New translational research is beginning to clarify a long-standing gap in immunology: which specific food-derived antigens drive oral tolerance. A study identified discrete dietary epitopes from common seed storage proteins that are recognized by intestinal regulatory T (Treg) cells, offering mechanistic insight into how the immune system classifies foods as “safe.”1 In an interview with HCPLive, Jamie Blum, PhD, of the Salk Institute, emphasized that advancing understanding of tolerance is critical to addressing food allergy at its root.
“While we understand more and more about food allergies, we actually know comparably little about oral tolerance,” Blum said. “What is it? How does it develop? So, I think my study is starting to identify what are the protein antigens that are recognized, and if we understand how those antigens are normally seen through the tolerance response, we might be able to apply those same principles to allergy cases to help better prevent food allergies.”

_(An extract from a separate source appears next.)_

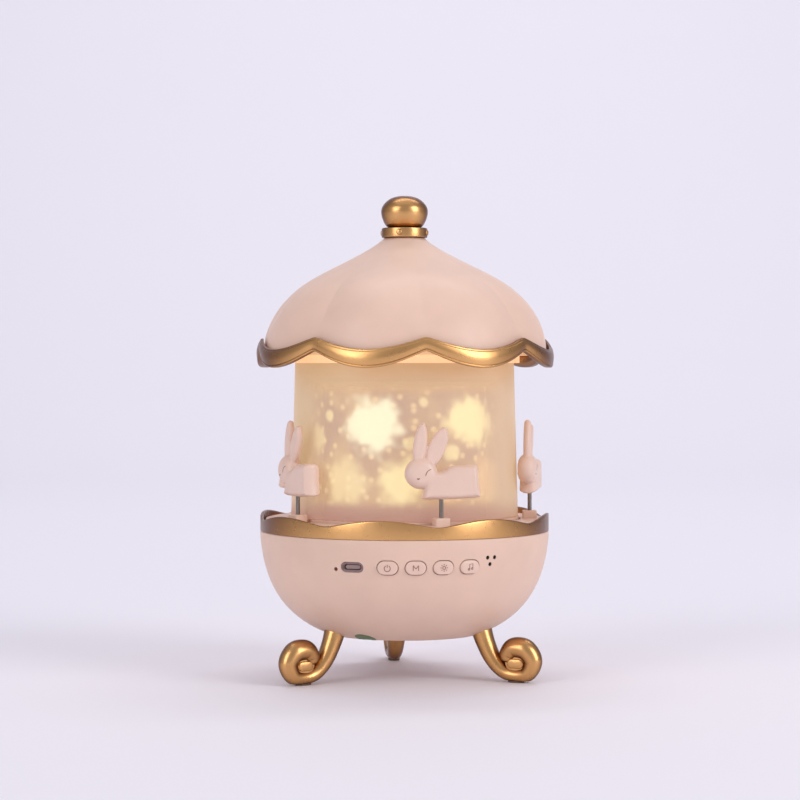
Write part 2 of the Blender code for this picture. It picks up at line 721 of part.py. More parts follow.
def make_electronics():
    board = new_object("main_board", block(*MAIN_BOARD), "board")
    boolean(board, "main_board_notch", [block((-4, 16, 30), (4, 30, 40))])
    new_object("battery", block(*BATTERY), "steel")
    frame = [(19.5, 21.0), (19.5, 22.4), (13.0, 27.5), (9.5, 27.5)]
    frame += [(9.5, 26.4), (12.2, 26.4), (17.4, 22.2), (17.4, 21.0)]
    new_object("speaker_frame", ring(frame, 20), "dark")
    cone = [(0, 24.6), (4.0, 24.6), (9.0, 25.6), (16.8, 22.0)]
    cone += [(16.8, 21.4), (9.0, 24.8), (4.0, 23.8), (0, 23.8)]
    new_object("speaker_cone", solid_of_revolution(cone, 20), "dark")
    new_object("speaker_magnet", disc(11.5, 27.8, 35.0, 24), "steel")


# ---------------------------------------------------------------- canopy


def canopy_shape(radius, z, degrees, edge_z):
    """A point of the dome: fluted into lobes that fade towards the top, and ending at edge_z."""
    fade = min(1.0, max(0.0, (FLUTE_TOP_Z - z) / FLUTE_FADE))
    flute = 1.0 - FLUTE * fade * (1.0 - scallop(degrees, CANOPY_TURN))
    return radius * flute, max(z, edge_z)


def make_canopy():
    axis = joint_empty("joint_canopy_lift")

    def edges(degrees):
        lobe = scallop(degrees, CANOPY_TURN)
        top = CUSP_TOP_Z + (LOBE_TOP_Z - CUSP_TOP_Z) * lobe
        bottom = CUSP_BOTTOM_Z + (LOBE_BOTTOM_Z - CUSP_BOTTOM_Z) * lobe
        outer = CANOPY_R - 1.7 * (1.0 - lobe)
        return top, bottom, outer

    def shell_section(degrees):
        top, _, _ = edges(degrees)
        edge = top - 2.4
        upper = bezier(CANOPY_UPPER, 3)
        lower = bezier(CANOPY_LOWER, 6)
        outside = upper + lower[1:-1] + [(SHELL_EDGE_R, edge)]
        outside = [canopy_shape(r, z, degrees, edge) for r, z in outside]
        inside = [canopy_shape(r - 1.9, z, degrees, edge) for r, z in ((SHELL_EDGE_R, edge), lower[4], lower[3])]
        inside += [canopy_shape(r - 1.0, z - 1.7, degrees, edge) for r, z in (lower[2], lower[0], upper[1])]
        inside += [(4.0, 186.5), (4.0, 190.8)]
        return outside + inside

    new_object("canopy_shell", ring_body(shell_section, 6 * LOBES, CANOPY_TURN), "pink", axis)

    def trim_section(degrees):
        top, bottom, outer = edges(degrees)
        seat = top - 2.4 - GAP
        return [
            (outer - 2.1, top),
            (outer - 1.2, top),
            (outer - 0.3, top - 2.2),
            (outer, (top + bottom) / 2 - 0.6),
            (outer - 0.9, bottom),
            (outer - 2.8, bottom),
            (outer - 4.6, bottom + 1.5),
            (outer - 4.6, seat),
            (outer - 2.1, seat),
        ]

    new_object("canopy_trim", ring_body(trim_section, 6 * LOBES, CANOPY_TURN), "gold", axis)
    seat = CAP_TOP_Z + GAP
    liner = [(57.6, seat + 2.0), (57.6, seat), (50.2, seat), (50.2, 136.6)]
    liner += [(49.0, 136.6), (49.0, seat), (10.0, seat), (10.0, seat + 2.0)]
    new_object("canopy_liner", ring(liner, 32), "white", axis)

    collar = [(9.4, 195.4), (10.0, 194.8), (10.0, 191.7), (9.4, 191.1), (4.0, 191.1), (4.0, 195.4)]
    collar_ring = new_object("finial_collar", ring(collar, 24), "gold", axis)
    studs = []
    for k in range(4):
        studs.append(facing_prism(pill(2.5, 2.5, 4), -18.7 + 90.0 * k, 193.3, 9.0, 10.7))
    boolean(collar_ring, "finial_collar_studs", studs, "UNION")

    ball_r, ball_z = 10.25, 202.9
    knob = [(0, HEIGHT)]
    for degrees in (18, 36, 54, 72, 90):
        turn = math.radians(degrees)
        knob.append((ball_r * math.sin(turn) ** 0.85, ball_z + (HEIGHT - ball_z) * math.cos(turn) ** 0.9))
    knob += [(10.0, 201.2), (9.5, 199.6), (8.7, 198.0), (7.8, 196.5), (6.9, 195.7)]
    knob += [(1.8, 195.7), (1.8, 201.0), (0, 201.0)]
    new_object("finial_knob", solid_of_revolution(knob, 24), "gold", axis)
    screw = [(0, 200.6), (1.4, 200.6), (1.4, 185.2), (5.2, 185.2), (5.2, 183.4), (0, 183.4)]
    new_object("finial_screw", solid_of_revolution(screw, 12), "steel", axis)


def main():
    clear_scene()
    make_bowl()
    make_rim()
    make_bottom_cover()
    make_feet()
    make_buttons()
    make_panel_parts()
    make_deck()
    make_drive()
    make_carousel()
    make_lamp()
    make_film_drum()
    make_shade()
    make_electronics()
    make_canopy()
    bpy.context.view_layer.update()


main()
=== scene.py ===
"""Looks of the carousel music box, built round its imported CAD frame.

Sizes in the tables are in millimetres and are turned into metres by MM. Angles round the box are in
degrees from its front (-Y), positive towards +X, as in the CAD source.
"""

from math import copysign, cos, hypot, pi, radians, sin, sqrt

import bmesh
import bpy
import numpy as np
from mathutils import Matrix, Vector
from mathutils.bvhtree import BVHTree


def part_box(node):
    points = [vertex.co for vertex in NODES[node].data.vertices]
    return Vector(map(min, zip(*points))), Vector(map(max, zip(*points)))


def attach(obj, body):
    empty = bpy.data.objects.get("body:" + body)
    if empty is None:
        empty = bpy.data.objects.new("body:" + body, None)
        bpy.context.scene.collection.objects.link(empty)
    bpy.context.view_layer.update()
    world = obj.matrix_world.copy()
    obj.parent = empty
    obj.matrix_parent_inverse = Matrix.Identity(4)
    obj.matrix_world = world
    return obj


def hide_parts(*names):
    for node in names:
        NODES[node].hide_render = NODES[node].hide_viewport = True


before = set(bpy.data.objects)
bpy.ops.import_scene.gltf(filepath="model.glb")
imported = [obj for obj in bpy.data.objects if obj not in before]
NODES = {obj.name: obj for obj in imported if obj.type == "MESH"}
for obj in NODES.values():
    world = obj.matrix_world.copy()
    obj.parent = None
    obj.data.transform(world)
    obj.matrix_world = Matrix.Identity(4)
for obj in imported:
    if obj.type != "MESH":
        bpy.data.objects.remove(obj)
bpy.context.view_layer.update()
MM = 0.001

# ---- sizes read from the frame


def low_high(node):
    """A node's lowest and highest corners in millimetres."""
    low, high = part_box(node)
    return low / MM, high / MM


BOWL_LOW, BOWL_HIGH = low_high("bowl_shell")
RIM_LOW, RIM_HIGH = low_high("bowl_rim")
TRIM_LOW, TRIM_HIGH = low_high("canopy_trim")
DOME_HIGH = low_high("canopy_shell")[1]
SHADE_LOW, SHADE_HIGH = low_high("shade")
FILM_LOW, FILM_HIGH = low_high("projector_film")
KNOB_LOW, KNOB_HIGH = low_high("finial_knob")
COLLAR_LOW, COLLAR_HIGH = low_high("finial_collar")
RING_LOW, RING_HIGH = low_high("carousel_ring")
RABBIT_LOW = low_high("rabbit_1")[0]
PAD_LOW, PAD_HIGH = low_high("foot_pad_rear")

BOWL_R = RIM_HIGH.x
LOBES = 8
RIM_TURN, CANOPY_TURN = 7.7, 3.0  # angle of one trough of the rim and of one cusp of the canopy
RIM_DIP = 2.8  # depth of the rim's troughs
CANOPY_R = 65.5
CUSP_TOP_Z, CUSP_BOTTOM_Z = TRIM_HIGH.z, 141.5
LOBE_TOP_Z, LOBE_BOTTOM_Z = 142.3, TRIM_LOW.z
RABBITS, RABBIT_TURN, RABBIT_R = 5, 10.9, 54.6
RABBIT_ANGLES = [RABBIT_TURN + 360.0 / RABBITS * k for k in range(RABBITS)]
SOCKET_HEIGHT = 3.3
RABBIT_HEADING = -8.0  # brings a rabbit's nose nearer the axis
SCROLL_R, EYE_Z = 52.4, 8.6  # the scroll's eye on each foot
FOOT_ANGLES = {"left": -60.0, "right": 60.0, "rear": 180.0}
PANEL_Z = sum(corner.z for corner in low_high("button_mode")) / 2
BUTTONS = {"power": -11.8, "mode": -1.0, "light": 9.8, "music": 20.6}
BUTTON_W, BUTTON_H = 8.6, 5.7
BUTTON_GAP = 0.55  # how much larger its opening is
PORT_ANGLE, PORT_W, PORT_H = -25.9, 10.0, 4.4
LAMP_HOLE_ANGLE, LAMP_HOLE = -32.8, 1.7
MIC_HOLES, MIC_HOLE = ((28.4, 55.9), (31.7, 55.9), (29.8, 53.1)), 1.75  # (angle, height) of each, diameter
WALL = 2.2
MODULE, RING_TEETH = 1.5, 72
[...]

Using murine models fed standard chow, investigators isolated intestinal Treg cells and identified their cognate antigens through T cell receptor (TCR) mapping. The analysis revealed 3 key epitopes derived from seed storage proteins in corn, wheat, and soybean.1 One of the most robust responses was directed against a maize protein, α-zein, a digestion-resistant storage protein.
“When we started the study, I had expected we might find dozens of different epitopes, and it was unexpected and striking that we saw the strong convergence on just 1 protein, which may suggest that a few key proteins in diet are… are garnering most of the immune response,” Blum said. “If you can tune how the immune response sees those proteins, you can set the overall tone for interpretation of the food.”
These proteins are highly abundant and resistant to digestion, allowing prolonged exposure in the gut for immune sampling. As Blum noted, they “resist proteases,” enabling their role in tolerance induction. Clinically, this convergence suggests a small number of dietary antigens may disproportionately shape immune tolerance.
The study also provides insight into the ontogeny of tolerance. Blum and colleagues observed that antigen-specific Treg populations emerge around the time of weaning, coinciding with initial exposure to solid foods.¹ Blum noted that this developmental window aligns with clinical data supporting early allergen introduction for immune tolerance. This paradigm is supported by the Learning Early About Peanut Allergy (LEAP) trial, which demonstrated that early peanut exposure significantly reduces the risk of peanut allergy and informed current guideline recommendations to introduce allergens between 4 and 6 months of age.2
Mechanistically, the identified Treg cells exhibited canonical immunosuppressive functions, including secretion of anti-inflammatory cytokines and inhibition of effector T cell proliferation.1 These cells help maintain immune homeostasis.
An additional finding is the potential for cross-tolerance. The study demonstrated that TCRs recognizing a soybean-derived epitope also responded to structurally similar proteins in other foods, including sesame and quinoa.1 This suggests that exposure to 1 food antigen could confer tolerance to related proteins, even in the absence of direct exposure.
“What this could suggest, and my lab is working on this a bit now, is perhaps if we could map cross reactivity for things like a peanut, you could become tolerant to peanut by eating something that has those shared proteins without actually having the peanut exposure,” Blum said.